» **What is required**
Write out the listing below again, precisely as it is given.
--- Begin Material provided ---
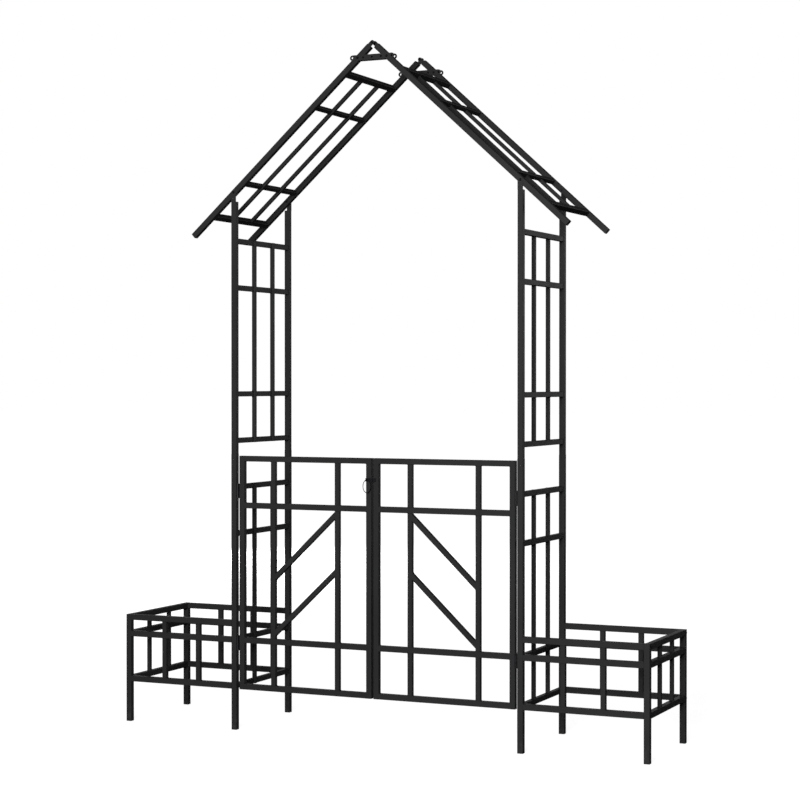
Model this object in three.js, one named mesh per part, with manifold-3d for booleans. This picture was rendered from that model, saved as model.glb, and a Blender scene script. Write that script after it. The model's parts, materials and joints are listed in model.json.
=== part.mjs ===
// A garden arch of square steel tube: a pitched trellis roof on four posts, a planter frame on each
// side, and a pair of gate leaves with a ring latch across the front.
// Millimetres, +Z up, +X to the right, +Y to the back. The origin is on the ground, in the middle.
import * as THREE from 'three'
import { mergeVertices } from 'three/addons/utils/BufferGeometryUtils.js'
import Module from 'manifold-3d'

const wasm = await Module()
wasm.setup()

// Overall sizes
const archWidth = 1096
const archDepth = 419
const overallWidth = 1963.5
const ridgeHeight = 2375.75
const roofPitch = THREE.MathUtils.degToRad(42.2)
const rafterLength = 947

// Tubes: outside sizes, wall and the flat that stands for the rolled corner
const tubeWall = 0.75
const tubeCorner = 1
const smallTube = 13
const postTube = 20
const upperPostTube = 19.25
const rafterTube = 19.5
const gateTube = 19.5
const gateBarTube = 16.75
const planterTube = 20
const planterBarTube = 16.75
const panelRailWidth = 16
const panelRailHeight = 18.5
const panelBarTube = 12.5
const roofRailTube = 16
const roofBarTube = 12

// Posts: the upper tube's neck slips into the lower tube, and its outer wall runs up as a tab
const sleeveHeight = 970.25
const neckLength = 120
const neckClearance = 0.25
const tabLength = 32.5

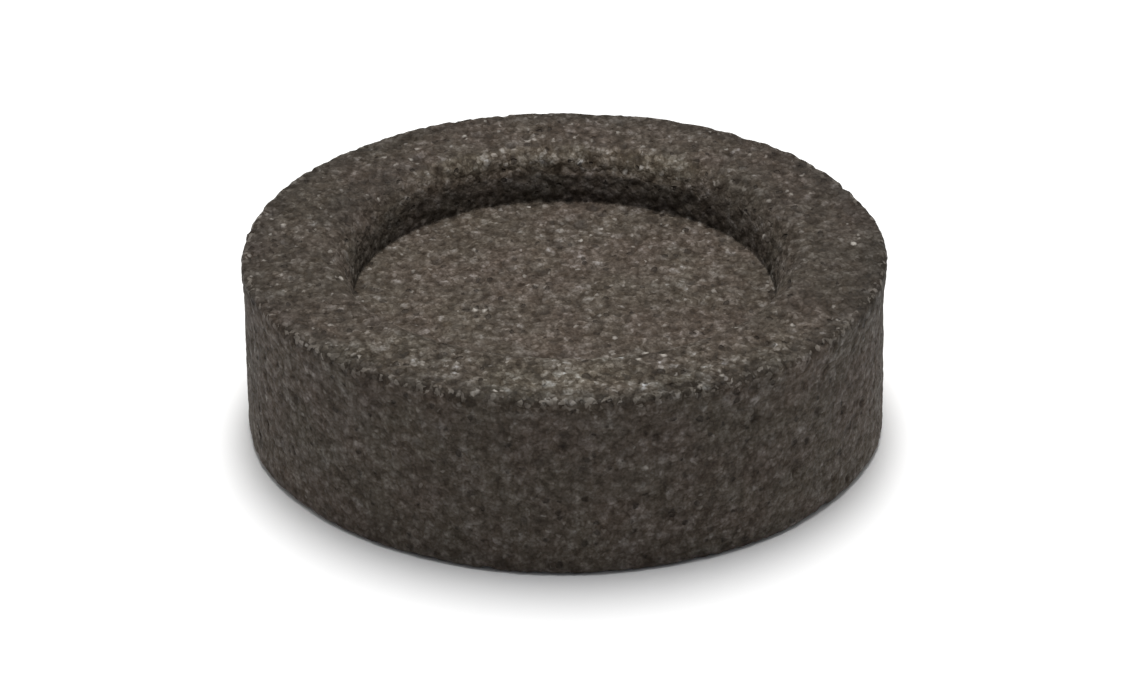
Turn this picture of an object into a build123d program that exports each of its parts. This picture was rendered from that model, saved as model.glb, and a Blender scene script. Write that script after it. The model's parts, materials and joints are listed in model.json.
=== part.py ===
--- End Material provided ---
» **Written solution**
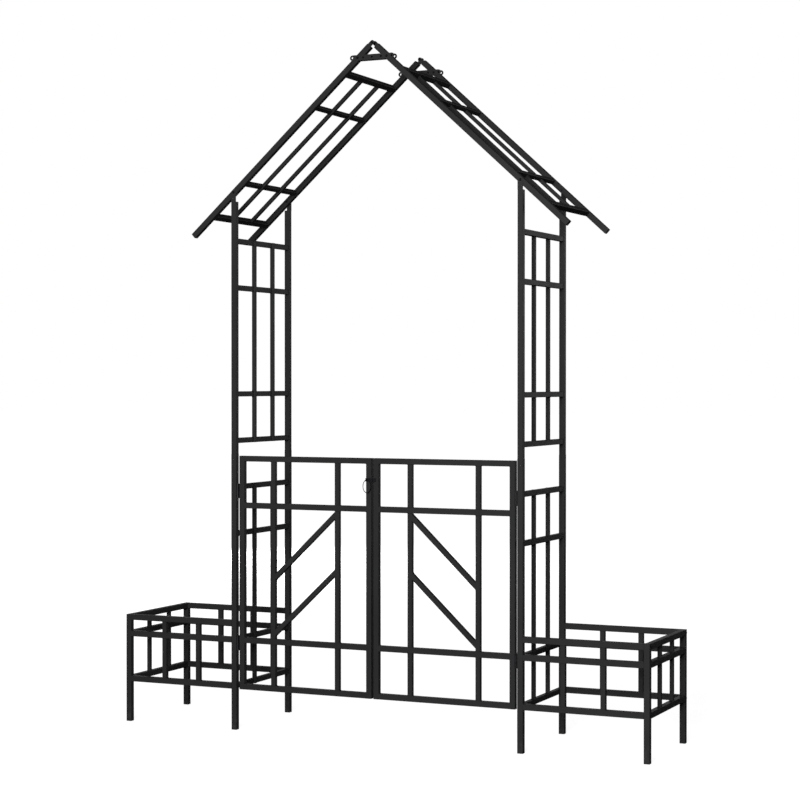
Model this object in three.js, one named mesh per part, with manifold-3d for booleans. This picture was rendered from that model, saved as model.glb, and a Blender scene script. Write that script after it. The model's parts, materials and joints are listed in model.json.
=== part.mjs ===
// A garden arch of square steel tube: a pitched trellis roof on four posts, a planter frame on each
// side, and a pair of gate leaves with a ring latch across the front.
// Millimetres, +Z up, +X to the right, +Y to the back. The origin is on the ground, in the middle.
import * as THREE from 'three'
import { mergeVertices } from 'three/addons/utils/BufferGeometryUtils.js'
import Module from 'manifold-3d'

const wasm = await Module()
wasm.setup()

// Overall sizes
const archWidth = 1096
const archDepth = 419
const overallWidth = 1963.5
const ridgeHeight = 2375.75
const roofPitch = THREE.MathUtils.degToRad(42.2)
const rafterLength = 947

// Tubes: outside sizes, wall and the flat that stands for the rolled corner
const tubeWall = 0.75
const tubeCorner = 1
const smallTube = 13
const postTube = 20
const upperPostTube = 19.25
const rafterTube = 19.5
const gateTube = 19.5
const gateBarTube = 16.75
const planterTube = 20
const planterBarTube = 16.75
const panelRailWidth = 16
const panelRailHeight = 18.5
const panelBarTube = 12.5
const roofRailTube = 16
const roofBarTube = 12

// Posts: the upper tube's neck slips into the lower tube, and its outer wall runs up as a tab
const sleeveHeight = 970.25
const neckLength = 120
const neckClearance = 0.25
const tabLength = 32.5

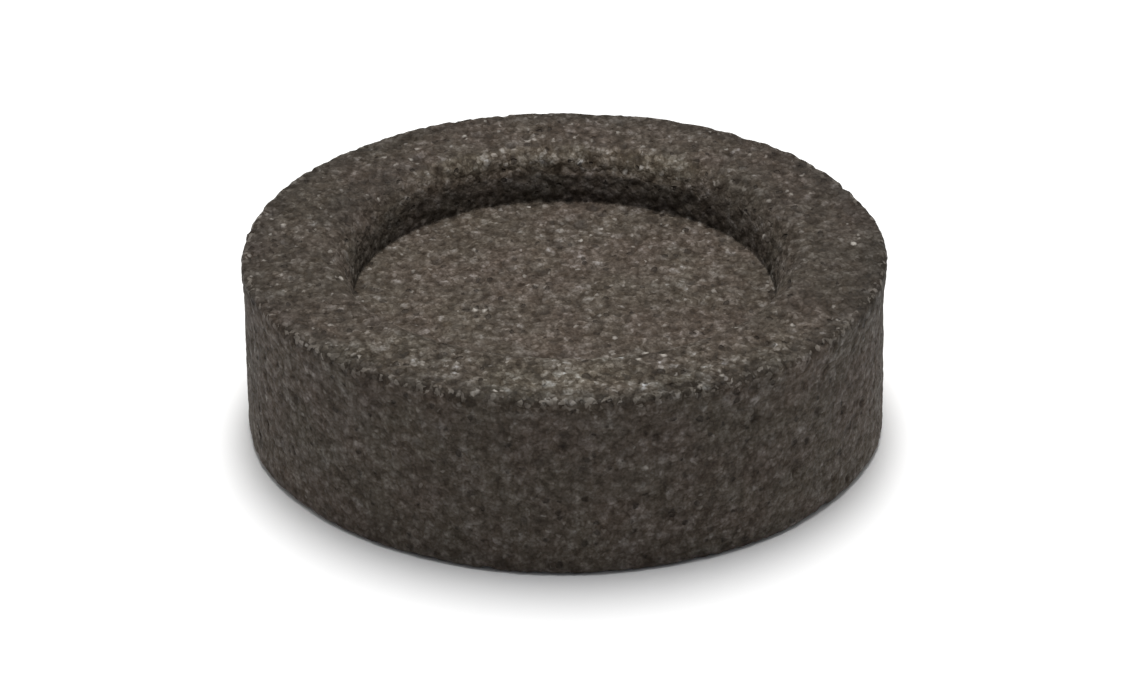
Turn this picture of an object into a build123d program that exports each of its parts. This picture was rendered from that model, saved as model.glb, and a Blender scene script. Write that script after it. The model's parts, materials and joints are listed in model.json.
=== part.py ===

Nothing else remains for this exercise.